**Short exercise**
Filter the records below down to lines containing "overall".

**Task material**
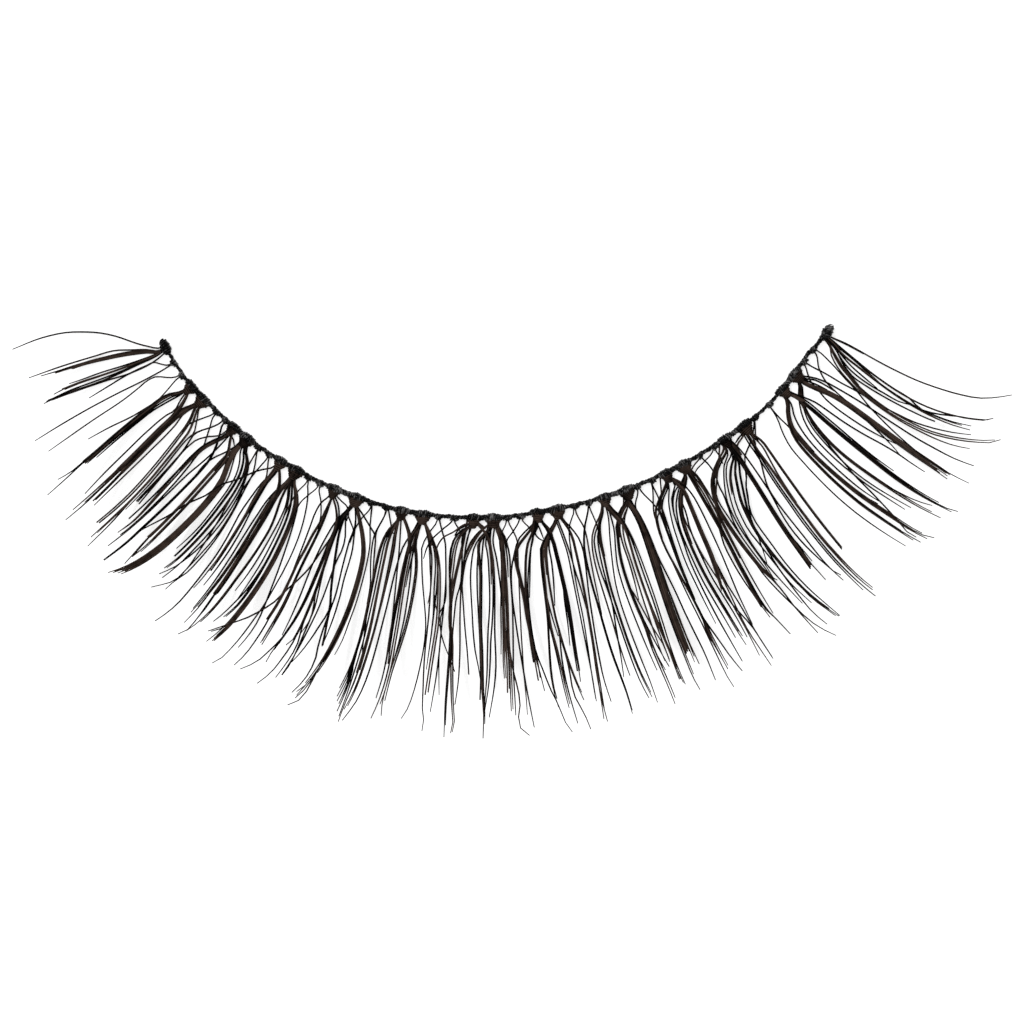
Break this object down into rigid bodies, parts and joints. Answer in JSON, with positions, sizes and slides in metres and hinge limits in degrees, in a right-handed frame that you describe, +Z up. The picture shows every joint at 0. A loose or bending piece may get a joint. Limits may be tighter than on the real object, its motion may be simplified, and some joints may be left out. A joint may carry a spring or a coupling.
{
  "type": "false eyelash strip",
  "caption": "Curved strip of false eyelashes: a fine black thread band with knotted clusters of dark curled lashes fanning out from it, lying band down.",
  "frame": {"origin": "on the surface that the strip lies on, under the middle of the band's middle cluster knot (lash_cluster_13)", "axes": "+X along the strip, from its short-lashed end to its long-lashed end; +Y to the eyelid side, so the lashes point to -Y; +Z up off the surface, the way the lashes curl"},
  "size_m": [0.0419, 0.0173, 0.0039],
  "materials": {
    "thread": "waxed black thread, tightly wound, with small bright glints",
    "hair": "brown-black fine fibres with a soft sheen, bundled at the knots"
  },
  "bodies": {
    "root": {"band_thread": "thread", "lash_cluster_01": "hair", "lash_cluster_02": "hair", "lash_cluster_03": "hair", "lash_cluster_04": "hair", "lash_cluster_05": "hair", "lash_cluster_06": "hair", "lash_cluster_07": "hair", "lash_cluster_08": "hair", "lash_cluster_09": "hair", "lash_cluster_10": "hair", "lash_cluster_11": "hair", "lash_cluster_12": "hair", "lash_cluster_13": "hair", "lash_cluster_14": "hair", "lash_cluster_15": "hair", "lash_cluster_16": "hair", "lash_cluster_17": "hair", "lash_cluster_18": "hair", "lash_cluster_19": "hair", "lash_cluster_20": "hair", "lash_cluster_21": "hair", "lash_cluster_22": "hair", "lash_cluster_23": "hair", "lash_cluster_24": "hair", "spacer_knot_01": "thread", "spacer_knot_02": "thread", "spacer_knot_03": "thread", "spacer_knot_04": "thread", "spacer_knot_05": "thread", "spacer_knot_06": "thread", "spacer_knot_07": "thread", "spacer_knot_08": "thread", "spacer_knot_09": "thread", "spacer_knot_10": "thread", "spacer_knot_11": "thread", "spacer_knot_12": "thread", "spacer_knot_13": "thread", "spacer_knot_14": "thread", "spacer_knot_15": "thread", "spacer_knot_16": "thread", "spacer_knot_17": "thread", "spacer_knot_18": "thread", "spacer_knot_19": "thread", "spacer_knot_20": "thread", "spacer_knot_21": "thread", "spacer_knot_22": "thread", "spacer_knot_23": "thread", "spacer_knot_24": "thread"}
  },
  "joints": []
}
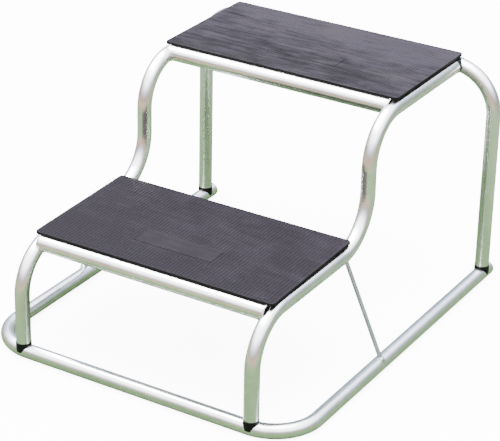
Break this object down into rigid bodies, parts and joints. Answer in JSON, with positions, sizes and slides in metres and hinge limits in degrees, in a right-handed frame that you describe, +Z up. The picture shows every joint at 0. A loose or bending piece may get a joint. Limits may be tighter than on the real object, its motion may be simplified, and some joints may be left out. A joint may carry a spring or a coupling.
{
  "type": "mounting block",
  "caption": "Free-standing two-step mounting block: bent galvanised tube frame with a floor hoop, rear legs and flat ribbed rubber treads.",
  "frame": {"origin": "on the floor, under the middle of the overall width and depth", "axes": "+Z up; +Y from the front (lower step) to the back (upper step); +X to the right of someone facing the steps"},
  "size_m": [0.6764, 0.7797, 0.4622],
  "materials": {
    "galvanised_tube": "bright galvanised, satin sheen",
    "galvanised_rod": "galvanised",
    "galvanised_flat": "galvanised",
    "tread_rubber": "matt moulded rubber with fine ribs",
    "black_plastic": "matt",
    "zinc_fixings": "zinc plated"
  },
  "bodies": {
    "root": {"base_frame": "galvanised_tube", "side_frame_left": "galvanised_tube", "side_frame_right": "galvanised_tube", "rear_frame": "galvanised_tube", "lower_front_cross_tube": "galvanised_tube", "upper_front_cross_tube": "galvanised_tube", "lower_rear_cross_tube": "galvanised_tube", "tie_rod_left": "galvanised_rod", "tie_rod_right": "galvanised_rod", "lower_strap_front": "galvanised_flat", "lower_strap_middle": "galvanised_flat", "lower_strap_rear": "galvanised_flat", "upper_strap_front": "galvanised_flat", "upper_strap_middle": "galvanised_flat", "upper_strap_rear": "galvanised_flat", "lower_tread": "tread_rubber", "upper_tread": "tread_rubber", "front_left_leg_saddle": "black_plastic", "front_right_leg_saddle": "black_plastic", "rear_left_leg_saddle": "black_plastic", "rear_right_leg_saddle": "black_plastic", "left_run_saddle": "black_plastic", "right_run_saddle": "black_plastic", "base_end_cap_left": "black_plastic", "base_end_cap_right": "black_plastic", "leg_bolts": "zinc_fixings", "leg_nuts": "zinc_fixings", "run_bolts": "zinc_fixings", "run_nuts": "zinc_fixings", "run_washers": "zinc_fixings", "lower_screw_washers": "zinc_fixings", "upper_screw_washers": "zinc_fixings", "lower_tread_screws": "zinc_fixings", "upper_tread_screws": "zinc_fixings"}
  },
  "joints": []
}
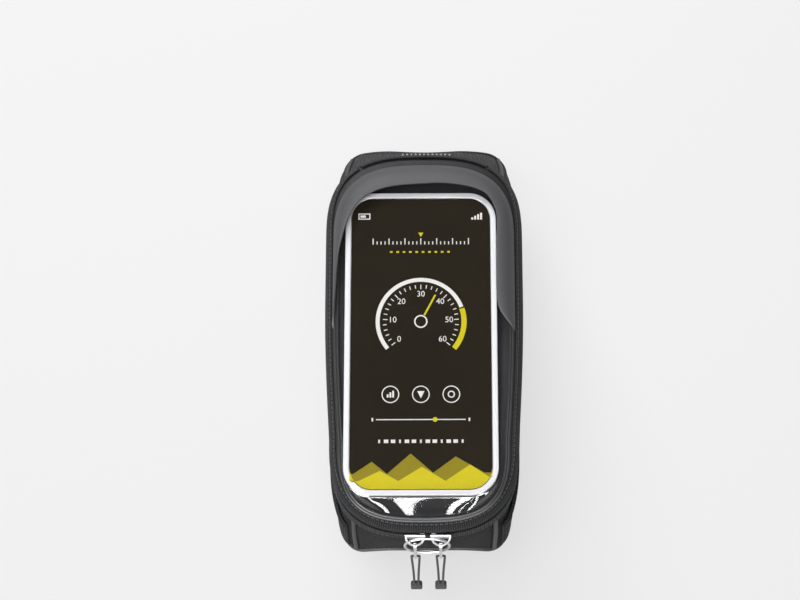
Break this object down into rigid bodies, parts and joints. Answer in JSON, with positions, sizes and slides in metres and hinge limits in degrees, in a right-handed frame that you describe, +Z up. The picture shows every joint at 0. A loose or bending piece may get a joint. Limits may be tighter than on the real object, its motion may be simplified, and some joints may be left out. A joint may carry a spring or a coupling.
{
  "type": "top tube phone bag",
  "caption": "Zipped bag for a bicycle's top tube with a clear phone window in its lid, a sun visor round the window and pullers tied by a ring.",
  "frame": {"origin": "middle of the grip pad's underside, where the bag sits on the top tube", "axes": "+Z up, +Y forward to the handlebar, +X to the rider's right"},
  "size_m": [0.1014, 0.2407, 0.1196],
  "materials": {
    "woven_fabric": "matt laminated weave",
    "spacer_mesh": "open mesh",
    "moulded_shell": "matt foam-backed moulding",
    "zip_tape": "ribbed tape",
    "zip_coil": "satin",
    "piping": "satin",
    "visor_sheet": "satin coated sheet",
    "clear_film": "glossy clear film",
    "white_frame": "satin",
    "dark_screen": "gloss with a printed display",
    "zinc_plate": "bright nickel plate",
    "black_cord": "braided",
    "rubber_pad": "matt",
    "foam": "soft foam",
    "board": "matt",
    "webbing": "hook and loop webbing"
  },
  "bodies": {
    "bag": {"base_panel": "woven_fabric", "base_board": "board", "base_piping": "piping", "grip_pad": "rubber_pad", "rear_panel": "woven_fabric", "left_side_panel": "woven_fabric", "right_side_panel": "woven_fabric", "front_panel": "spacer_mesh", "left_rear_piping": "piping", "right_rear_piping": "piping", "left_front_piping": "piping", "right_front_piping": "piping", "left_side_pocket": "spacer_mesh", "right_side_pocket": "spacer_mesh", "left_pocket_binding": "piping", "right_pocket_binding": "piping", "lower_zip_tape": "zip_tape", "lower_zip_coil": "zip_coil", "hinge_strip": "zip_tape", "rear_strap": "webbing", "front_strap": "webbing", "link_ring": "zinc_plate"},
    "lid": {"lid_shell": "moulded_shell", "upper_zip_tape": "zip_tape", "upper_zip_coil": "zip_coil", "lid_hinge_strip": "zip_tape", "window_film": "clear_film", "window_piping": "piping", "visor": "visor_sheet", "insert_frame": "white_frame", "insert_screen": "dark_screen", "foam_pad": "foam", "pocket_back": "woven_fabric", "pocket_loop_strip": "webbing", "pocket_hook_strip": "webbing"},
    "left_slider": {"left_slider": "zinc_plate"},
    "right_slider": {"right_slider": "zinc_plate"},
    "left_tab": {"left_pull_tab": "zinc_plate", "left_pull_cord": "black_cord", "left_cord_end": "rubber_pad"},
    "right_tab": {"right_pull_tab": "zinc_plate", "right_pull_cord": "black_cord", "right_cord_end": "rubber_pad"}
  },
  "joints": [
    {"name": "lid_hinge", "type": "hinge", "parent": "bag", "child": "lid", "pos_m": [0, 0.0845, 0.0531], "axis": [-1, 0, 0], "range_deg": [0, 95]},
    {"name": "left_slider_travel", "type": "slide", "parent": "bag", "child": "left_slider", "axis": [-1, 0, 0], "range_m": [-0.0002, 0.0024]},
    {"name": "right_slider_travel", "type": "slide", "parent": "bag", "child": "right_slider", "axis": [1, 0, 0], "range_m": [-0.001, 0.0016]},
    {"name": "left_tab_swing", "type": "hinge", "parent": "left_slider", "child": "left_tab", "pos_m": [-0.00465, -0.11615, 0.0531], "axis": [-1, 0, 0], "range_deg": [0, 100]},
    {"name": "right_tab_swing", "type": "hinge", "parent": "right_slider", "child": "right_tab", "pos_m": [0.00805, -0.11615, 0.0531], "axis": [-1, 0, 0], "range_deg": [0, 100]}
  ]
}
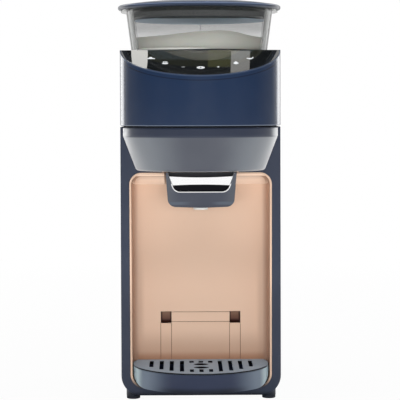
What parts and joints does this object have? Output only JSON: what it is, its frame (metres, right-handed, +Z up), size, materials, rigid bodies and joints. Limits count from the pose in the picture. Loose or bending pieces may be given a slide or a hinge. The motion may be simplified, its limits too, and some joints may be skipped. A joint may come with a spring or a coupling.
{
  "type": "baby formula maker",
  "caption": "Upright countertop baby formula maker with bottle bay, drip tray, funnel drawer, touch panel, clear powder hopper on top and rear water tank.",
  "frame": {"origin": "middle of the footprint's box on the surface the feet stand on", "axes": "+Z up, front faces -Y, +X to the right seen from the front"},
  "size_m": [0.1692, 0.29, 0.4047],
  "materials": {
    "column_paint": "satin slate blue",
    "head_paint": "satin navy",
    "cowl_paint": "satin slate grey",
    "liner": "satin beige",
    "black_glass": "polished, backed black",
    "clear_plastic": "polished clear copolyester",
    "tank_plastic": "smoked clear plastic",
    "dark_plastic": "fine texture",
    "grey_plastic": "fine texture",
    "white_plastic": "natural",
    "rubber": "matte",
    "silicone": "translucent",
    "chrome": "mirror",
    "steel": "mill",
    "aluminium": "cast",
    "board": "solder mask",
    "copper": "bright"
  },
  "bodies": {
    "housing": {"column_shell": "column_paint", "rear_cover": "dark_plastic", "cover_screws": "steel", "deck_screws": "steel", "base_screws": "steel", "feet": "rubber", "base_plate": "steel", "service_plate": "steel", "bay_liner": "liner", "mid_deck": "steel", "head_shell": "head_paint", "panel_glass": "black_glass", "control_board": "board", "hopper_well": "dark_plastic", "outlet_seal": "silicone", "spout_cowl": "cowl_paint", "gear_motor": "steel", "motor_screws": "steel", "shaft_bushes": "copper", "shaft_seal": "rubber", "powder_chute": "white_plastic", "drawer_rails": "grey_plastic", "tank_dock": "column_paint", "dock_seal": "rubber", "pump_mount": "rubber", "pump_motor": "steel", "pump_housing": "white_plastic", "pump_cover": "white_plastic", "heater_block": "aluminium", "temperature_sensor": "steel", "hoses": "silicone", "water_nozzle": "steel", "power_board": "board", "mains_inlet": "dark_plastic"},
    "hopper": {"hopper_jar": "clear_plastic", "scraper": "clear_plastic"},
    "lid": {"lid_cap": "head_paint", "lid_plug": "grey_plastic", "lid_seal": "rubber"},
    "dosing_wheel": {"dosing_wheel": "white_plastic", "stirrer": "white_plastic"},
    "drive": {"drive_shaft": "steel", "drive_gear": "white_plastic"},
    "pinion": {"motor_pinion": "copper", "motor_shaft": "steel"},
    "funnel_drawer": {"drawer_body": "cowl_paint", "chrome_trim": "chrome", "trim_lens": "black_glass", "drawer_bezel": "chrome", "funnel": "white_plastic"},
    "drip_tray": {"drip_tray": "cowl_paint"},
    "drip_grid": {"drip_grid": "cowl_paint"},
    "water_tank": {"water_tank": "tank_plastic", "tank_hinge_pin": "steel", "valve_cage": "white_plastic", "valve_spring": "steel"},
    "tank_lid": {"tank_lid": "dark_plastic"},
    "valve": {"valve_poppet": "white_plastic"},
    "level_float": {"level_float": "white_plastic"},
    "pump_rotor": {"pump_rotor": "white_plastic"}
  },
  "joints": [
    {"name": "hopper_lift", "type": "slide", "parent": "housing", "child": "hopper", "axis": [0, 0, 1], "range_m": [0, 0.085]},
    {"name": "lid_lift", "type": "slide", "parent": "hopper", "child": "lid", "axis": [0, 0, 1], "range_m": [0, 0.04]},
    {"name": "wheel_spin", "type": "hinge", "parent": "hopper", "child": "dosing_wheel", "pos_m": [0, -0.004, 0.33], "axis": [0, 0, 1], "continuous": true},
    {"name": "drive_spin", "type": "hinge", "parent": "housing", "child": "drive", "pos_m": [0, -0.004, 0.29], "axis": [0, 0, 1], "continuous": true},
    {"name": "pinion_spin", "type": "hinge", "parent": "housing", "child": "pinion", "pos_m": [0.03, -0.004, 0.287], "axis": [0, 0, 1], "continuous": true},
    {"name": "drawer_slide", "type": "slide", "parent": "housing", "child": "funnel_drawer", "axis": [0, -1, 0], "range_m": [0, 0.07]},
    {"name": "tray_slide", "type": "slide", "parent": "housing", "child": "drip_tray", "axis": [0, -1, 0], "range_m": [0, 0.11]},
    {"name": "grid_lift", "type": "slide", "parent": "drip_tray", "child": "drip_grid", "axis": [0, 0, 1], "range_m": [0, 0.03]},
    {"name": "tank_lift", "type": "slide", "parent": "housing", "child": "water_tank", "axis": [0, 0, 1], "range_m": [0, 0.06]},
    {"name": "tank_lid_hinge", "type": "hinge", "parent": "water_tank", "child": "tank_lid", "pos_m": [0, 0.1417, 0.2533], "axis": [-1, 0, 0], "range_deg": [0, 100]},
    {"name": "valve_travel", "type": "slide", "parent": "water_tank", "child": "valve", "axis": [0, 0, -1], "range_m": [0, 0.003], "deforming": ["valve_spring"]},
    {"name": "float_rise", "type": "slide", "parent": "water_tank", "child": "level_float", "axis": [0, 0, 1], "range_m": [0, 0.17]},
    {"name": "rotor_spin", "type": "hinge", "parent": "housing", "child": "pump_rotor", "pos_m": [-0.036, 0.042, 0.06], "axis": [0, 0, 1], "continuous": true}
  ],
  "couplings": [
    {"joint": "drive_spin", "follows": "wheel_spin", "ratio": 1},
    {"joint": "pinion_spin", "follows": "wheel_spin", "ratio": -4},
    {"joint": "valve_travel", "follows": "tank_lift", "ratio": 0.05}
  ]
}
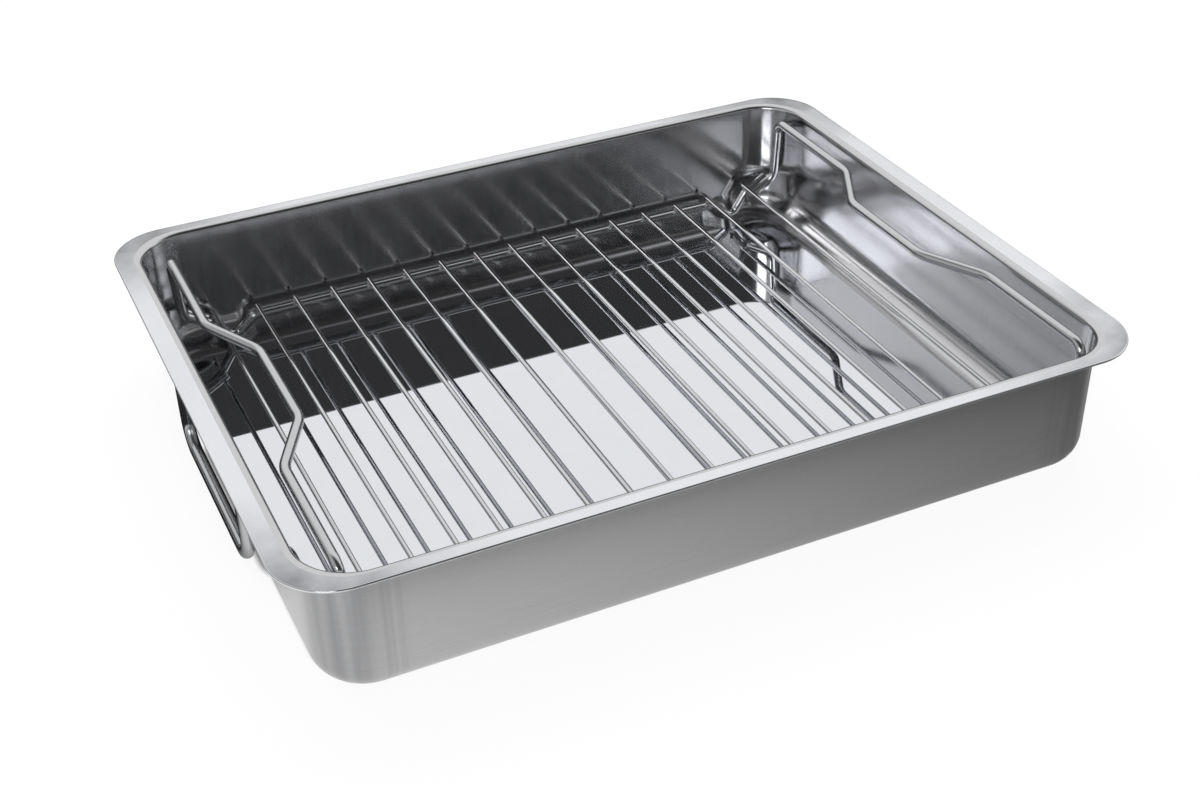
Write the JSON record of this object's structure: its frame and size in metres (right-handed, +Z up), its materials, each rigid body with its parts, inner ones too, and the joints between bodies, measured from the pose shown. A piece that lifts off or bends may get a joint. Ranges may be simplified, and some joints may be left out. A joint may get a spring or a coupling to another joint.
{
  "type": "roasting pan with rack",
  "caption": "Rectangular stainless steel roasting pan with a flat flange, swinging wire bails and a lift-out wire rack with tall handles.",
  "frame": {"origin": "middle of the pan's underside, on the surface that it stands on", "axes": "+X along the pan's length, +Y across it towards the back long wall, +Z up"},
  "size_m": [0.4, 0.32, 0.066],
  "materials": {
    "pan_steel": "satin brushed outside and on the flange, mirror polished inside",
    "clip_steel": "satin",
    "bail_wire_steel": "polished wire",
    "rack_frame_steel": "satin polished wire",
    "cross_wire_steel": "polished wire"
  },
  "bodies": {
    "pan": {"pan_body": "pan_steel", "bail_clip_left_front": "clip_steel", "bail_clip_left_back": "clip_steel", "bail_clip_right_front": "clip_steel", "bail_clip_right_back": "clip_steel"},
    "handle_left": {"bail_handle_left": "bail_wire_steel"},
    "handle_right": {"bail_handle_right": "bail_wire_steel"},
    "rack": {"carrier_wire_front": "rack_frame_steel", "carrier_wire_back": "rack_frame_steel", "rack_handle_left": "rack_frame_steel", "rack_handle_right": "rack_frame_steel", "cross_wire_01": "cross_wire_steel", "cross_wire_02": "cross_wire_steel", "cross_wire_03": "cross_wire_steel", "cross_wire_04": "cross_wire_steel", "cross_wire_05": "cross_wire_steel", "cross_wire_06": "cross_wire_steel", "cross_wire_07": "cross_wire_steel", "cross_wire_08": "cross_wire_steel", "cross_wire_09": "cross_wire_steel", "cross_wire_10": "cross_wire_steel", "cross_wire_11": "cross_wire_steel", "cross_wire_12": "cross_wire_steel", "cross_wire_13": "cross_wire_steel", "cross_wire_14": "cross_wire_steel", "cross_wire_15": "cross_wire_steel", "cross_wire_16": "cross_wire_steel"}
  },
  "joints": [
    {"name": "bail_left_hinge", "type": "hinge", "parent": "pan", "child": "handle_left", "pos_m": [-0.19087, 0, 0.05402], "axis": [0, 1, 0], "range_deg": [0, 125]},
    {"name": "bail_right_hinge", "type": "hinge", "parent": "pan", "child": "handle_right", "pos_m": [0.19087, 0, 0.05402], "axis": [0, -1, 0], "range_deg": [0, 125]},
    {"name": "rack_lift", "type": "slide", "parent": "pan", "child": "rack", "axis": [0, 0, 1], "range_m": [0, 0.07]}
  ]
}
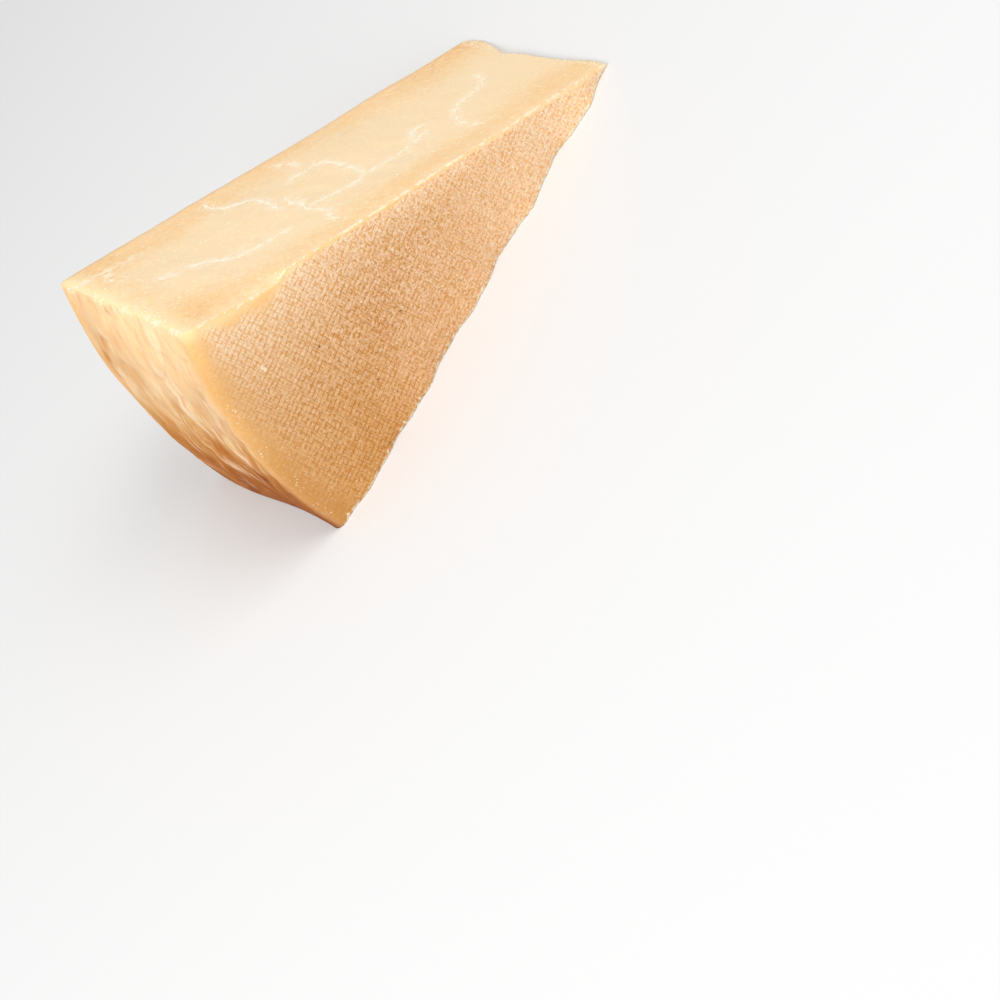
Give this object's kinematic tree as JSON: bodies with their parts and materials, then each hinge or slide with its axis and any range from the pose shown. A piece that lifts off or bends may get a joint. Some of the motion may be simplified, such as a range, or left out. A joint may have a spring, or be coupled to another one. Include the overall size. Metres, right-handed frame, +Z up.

**Result**
  "frame": {"origin": "on the floor, under the middle of the overall width and depth", "axes": "+Z up; +Y from the front (lower step) to the back (upper step); +X to the right of someone facing the steps"},
Give this object's kinematic tree as JSON: bodies with their parts and materials, then each hinge or slide with its axis and any range from the pose shown. A piece that lifts off or bends may get a joint. Some of the motion may be simplified, such as a range, or left out. A joint may have a spring, or be coupled to another one. Include the overall size. Metres, right-handed frame, +Z up.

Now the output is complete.